The Court does not make independent factual determinations, re-weigh the evidence or substitute its decision for that of the ALJ. Thus, the question is not whether the Court would have arrived at the same decision on de novo review; rather, the Court's review is limited to determining whether the ALJ's findings are based on correct legal standards and are supported by substantial evidence. Applying this standard of review, the undersigned respectfully recommends that the Commissioner's decision be affirmed.

Accordingly, it is respectfully RECOMMENDED that:

1. The Commissioner's decision be AFFIRMED. 2. The Clerk of Court be DIRECTED to enter judgment accordingly and close the file.

DONE AND ENTERED.

FootNotes


1. "Within 14 days after being served with a copy of [this Report and Recommendation], a party may serve and file specific written objections to the proposed findings and recommendations." Fed. R. Civ. P. 72(b)(2). "A party may respond to another party's objections within 14 days after being served with a copy." Id. A party's failure to serve and file specific objections to the proposed findings and recommendations alters the scope of review by the District Judge and the United States Court of Appeals for the Eleventh Circuit, including waiver of the right to challenge anything to which no specific objection was made. See Fed. R. Civ. P. 72(b)(3); 28 U.S.C. § 636(b)(1)(B); 11th Cir. R. 3-1; Local Rule 6.02.
2. In the decision, the ALJ at least once mistakenly referred to the original alleged disability onset date of December 10, 2010 as the controlling date. (Tr. 10.) However, it is clear from the transcript of the hearing and from other portions of the decision that Plaintiff sought to amend the onset date to December 14, 2011, and the ALJ allowed it. (Tr. 11, 18, 28-30.)
3. The sequential evaluation process is described in the ALJ's decision. (Tr. 10-11.)
4. The Eleventh Circuit never quoted from or specifically described the pertinent medical records at issue.
5. Although December 1, 2011 is slightly outside the time period at issue, entries on that date are cited by Plaintiff and are used by the undersigned as examples.
6. Moreover, diagnoses do not establish disability.

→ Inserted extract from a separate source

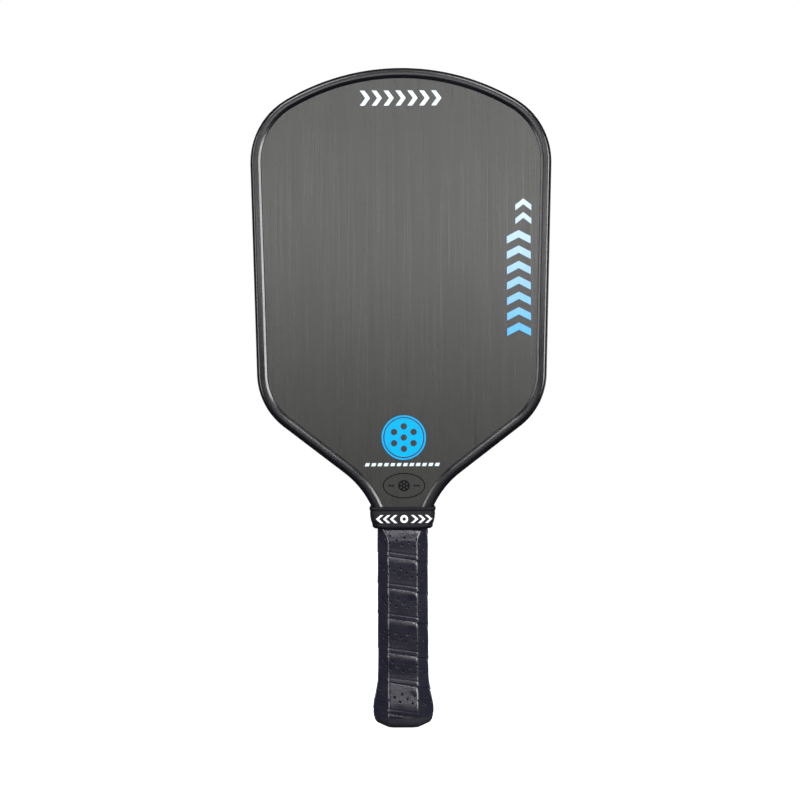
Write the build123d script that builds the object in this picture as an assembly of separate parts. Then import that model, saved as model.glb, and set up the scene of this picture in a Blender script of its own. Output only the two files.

See Wind v. Barnhart, 133 F. App'x 684, 690 (11th Cir. 2005) ("[A] diagnosis or a mere showing of a deviation from purely medical standards of bodily perfection or normality is insufficient [to prove disability]; instead, the claimant must show the effect of the impairment on her ability to work.") (quotations omitted).
7. Plaintiff should also not be heard to argue that the ALJ should have given weight to some but not all of the record notations. She sets forth no basis to make such a distinction, and the undersigned discerns none. The cited notes simply do not constitute opinion evidence.
8. Although the undersigned does not rely on unpublished opinions as binding precedent, they may be cited throughout this Report and Recommendation as persuasive authority on a particular point. Rule 32.1 of the Federal Rules of Appellate Procedure expressly permits a court to cite to unpublished opinions that have been issued on or after January 1, 2007. Fed. R. App. P. 32.1(a).
9. SSR 96-7p, which was in effect when the ALJ issued her decision, has been superseded by SSR 16-3p effective March 28, 2016. See SSR 16-3p, 2016 WL 1119029.